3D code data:

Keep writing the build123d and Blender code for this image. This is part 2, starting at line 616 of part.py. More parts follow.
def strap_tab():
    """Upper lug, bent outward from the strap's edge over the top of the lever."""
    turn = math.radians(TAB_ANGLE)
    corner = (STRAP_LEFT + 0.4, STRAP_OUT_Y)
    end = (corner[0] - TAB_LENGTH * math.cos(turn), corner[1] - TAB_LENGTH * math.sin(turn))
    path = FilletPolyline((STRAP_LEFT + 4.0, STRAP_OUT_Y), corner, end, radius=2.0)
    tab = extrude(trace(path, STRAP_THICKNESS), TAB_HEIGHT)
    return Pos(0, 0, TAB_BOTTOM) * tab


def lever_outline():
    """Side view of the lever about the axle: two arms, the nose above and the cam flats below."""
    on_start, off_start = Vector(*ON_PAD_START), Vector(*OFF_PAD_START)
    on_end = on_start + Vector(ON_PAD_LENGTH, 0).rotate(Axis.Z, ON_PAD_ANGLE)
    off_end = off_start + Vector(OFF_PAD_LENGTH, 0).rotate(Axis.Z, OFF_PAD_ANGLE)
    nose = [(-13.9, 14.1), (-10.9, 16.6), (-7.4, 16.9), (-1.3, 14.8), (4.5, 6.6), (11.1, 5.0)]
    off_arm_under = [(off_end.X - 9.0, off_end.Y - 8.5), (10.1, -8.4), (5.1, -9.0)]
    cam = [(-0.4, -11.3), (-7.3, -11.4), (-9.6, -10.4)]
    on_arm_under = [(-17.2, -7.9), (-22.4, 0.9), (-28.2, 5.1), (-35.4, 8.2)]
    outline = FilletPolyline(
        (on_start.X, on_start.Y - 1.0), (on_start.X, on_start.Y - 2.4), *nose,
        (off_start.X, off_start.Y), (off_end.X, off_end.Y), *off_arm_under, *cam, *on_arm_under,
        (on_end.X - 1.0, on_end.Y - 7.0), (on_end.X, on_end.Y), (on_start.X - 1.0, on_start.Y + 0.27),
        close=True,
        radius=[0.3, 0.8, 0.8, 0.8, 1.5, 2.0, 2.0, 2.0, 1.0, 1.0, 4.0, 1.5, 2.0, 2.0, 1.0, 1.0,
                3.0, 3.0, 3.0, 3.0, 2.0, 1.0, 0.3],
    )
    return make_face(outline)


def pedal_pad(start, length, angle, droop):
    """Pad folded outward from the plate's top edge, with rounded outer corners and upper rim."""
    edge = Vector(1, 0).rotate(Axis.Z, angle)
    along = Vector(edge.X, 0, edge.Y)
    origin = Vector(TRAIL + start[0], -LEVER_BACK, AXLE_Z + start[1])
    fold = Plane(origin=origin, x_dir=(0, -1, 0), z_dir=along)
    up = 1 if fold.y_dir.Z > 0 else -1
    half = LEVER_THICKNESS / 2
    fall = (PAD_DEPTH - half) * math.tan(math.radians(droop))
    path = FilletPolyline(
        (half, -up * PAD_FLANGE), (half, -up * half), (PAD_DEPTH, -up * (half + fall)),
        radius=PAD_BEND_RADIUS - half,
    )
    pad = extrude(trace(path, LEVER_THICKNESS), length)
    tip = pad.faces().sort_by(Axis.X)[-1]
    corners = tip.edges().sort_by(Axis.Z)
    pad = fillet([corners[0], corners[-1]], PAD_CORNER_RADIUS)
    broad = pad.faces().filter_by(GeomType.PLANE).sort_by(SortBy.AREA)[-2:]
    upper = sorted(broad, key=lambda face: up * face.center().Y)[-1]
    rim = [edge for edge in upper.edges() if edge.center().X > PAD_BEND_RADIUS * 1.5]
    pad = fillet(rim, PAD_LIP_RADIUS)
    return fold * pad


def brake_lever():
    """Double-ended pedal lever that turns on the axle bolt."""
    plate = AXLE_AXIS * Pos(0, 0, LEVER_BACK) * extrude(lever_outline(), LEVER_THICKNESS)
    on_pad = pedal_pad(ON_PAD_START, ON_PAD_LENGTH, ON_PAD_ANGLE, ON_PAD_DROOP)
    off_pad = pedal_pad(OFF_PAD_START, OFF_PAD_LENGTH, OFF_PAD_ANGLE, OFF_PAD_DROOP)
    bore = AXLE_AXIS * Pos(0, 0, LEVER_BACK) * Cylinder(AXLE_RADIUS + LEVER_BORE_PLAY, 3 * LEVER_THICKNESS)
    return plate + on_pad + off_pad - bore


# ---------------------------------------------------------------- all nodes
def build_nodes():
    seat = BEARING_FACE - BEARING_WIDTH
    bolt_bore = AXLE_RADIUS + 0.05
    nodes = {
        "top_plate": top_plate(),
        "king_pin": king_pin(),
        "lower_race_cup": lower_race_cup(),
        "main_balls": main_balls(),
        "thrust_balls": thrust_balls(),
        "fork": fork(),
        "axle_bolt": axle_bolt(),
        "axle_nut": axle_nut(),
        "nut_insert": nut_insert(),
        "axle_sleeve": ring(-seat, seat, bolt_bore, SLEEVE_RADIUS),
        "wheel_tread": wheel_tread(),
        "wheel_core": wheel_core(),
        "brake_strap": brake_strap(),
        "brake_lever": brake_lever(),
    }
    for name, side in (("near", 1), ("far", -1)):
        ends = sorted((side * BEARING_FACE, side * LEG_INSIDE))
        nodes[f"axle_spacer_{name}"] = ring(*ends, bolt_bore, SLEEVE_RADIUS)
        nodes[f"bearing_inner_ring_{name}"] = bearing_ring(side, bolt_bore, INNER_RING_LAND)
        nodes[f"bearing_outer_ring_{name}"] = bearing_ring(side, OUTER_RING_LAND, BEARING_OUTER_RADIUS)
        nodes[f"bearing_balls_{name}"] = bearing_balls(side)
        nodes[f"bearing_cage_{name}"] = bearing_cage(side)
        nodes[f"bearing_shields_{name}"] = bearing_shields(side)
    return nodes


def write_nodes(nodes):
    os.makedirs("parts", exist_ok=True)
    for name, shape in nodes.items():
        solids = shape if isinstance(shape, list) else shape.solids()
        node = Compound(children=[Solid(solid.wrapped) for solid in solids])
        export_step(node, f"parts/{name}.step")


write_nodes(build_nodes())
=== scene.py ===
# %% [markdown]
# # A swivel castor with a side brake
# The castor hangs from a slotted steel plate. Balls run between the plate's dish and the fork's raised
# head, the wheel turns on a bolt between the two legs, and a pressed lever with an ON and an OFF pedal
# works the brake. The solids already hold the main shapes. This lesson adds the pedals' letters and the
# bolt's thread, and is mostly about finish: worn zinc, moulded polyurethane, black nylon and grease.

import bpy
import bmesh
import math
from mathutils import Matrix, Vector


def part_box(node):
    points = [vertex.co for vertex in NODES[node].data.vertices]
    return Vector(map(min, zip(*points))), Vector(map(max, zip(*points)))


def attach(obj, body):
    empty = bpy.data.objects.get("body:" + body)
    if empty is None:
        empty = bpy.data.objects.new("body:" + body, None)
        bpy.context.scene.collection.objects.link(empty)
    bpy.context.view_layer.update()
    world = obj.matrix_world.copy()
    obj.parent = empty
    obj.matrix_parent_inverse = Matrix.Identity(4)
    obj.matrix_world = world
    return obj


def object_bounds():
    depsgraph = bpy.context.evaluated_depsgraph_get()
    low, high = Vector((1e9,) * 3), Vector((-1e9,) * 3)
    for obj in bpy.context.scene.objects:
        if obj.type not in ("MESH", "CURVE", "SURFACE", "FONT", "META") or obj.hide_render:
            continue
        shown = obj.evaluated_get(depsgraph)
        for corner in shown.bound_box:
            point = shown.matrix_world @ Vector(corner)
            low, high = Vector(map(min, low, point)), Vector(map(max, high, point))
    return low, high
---
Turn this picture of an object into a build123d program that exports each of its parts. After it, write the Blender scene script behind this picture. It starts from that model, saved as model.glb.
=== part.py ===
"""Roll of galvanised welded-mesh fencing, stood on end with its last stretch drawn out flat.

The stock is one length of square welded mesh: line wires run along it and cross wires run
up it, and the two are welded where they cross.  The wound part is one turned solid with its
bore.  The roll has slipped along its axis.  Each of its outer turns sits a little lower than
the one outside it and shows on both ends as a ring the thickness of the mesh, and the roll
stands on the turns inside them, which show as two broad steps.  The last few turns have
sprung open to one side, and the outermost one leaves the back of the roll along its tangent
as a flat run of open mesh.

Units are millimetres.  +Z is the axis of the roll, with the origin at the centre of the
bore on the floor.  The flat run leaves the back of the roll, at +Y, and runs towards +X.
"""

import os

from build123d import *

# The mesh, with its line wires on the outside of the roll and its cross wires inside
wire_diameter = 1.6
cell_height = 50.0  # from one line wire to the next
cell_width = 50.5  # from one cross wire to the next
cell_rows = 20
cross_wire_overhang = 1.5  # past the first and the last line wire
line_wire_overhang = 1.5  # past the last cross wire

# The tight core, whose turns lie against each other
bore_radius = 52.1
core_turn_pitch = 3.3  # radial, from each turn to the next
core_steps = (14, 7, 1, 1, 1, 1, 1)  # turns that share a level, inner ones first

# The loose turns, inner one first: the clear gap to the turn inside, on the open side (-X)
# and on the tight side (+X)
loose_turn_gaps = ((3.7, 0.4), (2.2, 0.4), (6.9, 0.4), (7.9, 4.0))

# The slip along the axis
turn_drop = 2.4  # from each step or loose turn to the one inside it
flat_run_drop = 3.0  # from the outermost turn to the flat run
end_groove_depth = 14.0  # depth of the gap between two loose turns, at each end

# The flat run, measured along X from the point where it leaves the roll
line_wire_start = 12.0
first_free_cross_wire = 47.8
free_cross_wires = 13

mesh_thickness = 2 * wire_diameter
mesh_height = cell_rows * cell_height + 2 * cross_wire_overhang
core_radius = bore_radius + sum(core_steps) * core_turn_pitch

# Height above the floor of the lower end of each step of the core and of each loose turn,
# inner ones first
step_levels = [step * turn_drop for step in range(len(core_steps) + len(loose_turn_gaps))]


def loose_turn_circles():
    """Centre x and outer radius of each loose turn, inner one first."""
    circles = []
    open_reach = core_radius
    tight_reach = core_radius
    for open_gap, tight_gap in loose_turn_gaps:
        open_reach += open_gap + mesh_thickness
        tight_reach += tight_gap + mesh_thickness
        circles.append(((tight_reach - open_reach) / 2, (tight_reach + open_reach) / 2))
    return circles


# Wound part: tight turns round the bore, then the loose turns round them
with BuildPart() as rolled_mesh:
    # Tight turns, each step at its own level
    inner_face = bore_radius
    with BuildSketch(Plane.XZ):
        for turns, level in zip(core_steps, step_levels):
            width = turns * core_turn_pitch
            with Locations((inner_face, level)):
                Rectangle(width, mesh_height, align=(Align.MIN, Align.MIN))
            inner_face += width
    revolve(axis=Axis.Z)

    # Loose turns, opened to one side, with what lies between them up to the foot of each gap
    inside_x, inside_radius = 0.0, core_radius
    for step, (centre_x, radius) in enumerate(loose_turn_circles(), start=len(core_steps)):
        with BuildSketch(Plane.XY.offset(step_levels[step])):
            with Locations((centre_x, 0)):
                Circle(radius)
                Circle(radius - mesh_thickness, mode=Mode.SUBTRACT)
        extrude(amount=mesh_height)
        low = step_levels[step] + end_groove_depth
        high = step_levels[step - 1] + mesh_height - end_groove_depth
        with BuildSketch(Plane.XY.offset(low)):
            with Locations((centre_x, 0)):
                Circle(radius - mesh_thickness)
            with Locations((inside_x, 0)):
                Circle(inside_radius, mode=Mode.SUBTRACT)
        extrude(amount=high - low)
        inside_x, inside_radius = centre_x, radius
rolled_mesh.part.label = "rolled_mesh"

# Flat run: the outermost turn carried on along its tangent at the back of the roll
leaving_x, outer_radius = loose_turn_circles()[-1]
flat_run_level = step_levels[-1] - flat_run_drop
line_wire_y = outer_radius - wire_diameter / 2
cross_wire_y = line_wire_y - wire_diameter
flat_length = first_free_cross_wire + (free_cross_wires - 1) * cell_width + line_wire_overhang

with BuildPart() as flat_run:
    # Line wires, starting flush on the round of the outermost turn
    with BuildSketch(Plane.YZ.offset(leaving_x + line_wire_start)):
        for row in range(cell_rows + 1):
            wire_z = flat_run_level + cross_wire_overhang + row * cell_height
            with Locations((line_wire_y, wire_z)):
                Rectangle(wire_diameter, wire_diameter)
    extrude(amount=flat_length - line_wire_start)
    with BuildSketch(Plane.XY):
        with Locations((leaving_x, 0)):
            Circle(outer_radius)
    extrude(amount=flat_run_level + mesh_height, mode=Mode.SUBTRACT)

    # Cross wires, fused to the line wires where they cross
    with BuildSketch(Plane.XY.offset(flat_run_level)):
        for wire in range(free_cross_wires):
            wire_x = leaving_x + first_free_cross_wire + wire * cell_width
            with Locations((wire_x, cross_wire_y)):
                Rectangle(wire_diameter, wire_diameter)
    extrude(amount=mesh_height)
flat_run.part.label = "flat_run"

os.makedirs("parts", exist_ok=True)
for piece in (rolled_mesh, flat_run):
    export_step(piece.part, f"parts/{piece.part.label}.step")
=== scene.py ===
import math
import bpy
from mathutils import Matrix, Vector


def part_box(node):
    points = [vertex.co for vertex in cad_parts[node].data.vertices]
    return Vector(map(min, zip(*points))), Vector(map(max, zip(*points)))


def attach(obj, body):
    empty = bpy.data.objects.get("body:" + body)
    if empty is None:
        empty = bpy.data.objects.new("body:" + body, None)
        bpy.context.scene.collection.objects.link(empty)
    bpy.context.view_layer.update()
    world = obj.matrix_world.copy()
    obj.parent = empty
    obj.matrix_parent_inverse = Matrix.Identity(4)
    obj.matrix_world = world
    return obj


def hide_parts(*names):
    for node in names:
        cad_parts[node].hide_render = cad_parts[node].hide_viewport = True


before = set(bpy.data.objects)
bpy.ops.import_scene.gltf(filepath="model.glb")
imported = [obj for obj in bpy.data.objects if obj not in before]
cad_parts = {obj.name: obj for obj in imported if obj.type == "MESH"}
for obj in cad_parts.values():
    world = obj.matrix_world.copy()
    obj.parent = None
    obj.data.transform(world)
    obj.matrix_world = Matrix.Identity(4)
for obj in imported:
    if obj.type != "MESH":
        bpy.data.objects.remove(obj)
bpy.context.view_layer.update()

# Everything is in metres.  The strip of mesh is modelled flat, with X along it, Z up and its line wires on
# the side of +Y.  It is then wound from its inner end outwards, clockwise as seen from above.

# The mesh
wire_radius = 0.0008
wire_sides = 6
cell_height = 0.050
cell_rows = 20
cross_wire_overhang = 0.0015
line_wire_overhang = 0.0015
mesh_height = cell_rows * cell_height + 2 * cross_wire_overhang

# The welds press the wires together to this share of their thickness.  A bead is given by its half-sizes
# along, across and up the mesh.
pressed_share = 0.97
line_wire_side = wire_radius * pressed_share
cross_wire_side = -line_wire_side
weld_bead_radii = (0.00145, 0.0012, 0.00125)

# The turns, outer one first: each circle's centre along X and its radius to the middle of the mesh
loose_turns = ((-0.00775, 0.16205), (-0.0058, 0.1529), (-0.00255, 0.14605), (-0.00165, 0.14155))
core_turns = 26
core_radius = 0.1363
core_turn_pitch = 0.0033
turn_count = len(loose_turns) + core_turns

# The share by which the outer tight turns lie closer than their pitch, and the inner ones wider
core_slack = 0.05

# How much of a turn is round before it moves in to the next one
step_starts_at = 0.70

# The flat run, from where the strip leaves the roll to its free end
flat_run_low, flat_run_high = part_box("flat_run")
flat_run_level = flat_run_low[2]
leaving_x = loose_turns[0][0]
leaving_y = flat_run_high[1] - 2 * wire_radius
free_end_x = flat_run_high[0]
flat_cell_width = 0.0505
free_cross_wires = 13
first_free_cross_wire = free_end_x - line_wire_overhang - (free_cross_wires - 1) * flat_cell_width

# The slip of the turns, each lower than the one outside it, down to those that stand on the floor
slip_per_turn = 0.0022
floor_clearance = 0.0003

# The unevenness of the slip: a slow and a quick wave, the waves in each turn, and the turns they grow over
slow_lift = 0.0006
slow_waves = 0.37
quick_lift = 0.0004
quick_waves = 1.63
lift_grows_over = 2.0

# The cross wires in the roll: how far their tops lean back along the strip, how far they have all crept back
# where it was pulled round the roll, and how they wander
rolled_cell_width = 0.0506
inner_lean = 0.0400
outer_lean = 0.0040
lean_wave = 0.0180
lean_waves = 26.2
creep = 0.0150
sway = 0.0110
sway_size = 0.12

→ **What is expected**
Quote the data above from the line containing "for piece in" to the line containing "imported = [obj", inclusive, and stop.

→ **Reply to the task**
for piece in (rolled_mesh, flat_run):
    export_step(piece.part, f"parts/{piece.part.label}.step")
=== scene.py ===
import math
import bpy
from mathutils import Matrix, Vector


def part_box(node):
    points = [vertex.co for vertex in cad_parts[node].data.vertices]
    return Vector(map(min, zip(*points))), Vector(map(max, zip(*points)))


def attach(obj, body):
    empty = bpy.data.objects.get("body:" + body)
    if empty is None:
        empty = bpy.data.objects.new("body:" + body, None)
        bpy.context.scene.collection.objects.link(empty)
    bpy.context.view_layer.update()
    world = obj.matrix_world.copy()
    obj.parent = empty
    obj.matrix_parent_inverse = Matrix.Identity(4)
    obj.matrix_world = world
    return obj


def hide_parts(*names):
    for node in names:
        cad_parts[node].hide_render = cad_parts[node].hide_viewport = True


before = set(bpy.data.objects)
bpy.ops.import_scene.gltf(filepath="model.glb")
imported = [obj for obj in bpy.data.objects if obj not in before]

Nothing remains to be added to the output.